Why not go watch and find out? None of the photographers involved would call it their best work ever. It's the best each shooter could do given constraints like not getting to choose the assignment, limited time, a video crew tagging along, in some cases no editing.

Granted, that's the problem with a reality show format. But also, to some degree, it's daily working photographer challenges. The Best Shot Given the Circumstances is not as catchy a title. But if you want to evaluate photographers on new material in a reasonable timeframe, there you are.

I definitely would have liked to see the series give more time and more challenges. But I understand the time and budget limitations. The series did help show how different photographers approach problems, and like the Top Model show it hopefully helps others appreciate the amount of work it takes to do the job well. I hope they get to do more installments.

I watched the whole show and my biggest gripe is really that it's called "Top Photographer" because that's not remotely what it is. Even here, Scott talks about how he entered to light his fire again. He'd been shooting with a cheap P&S and old DSLRs. Not trying to go down a tech rabbit hole ("it's not the gear," etc), but let's just call it what it is: it's photographer's starting out, not top ones. I think the show could have been better pitched as young talent competing for a chance at the spotlight, rather than the idea that they're the best photographers in the world.
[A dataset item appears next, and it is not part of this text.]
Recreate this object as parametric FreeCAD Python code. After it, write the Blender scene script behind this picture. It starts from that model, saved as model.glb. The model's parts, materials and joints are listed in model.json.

I read into this earlier and learned he had been doing commercial work for brands like Nike among other noticeable ones I can't remember. When it was mentioned on here his large amount of IG followers I wasn't surprised.

While it's totally possible he's done work for Nike, it's very weird to me that someone would be doing top-level commercial work but not even have a website.

He had a site at the start of the show. Pretty sure I remember visiting it. I think he took it offline shortly before the final episode.

None of this is adding up. I'm not going on vague memories here haha.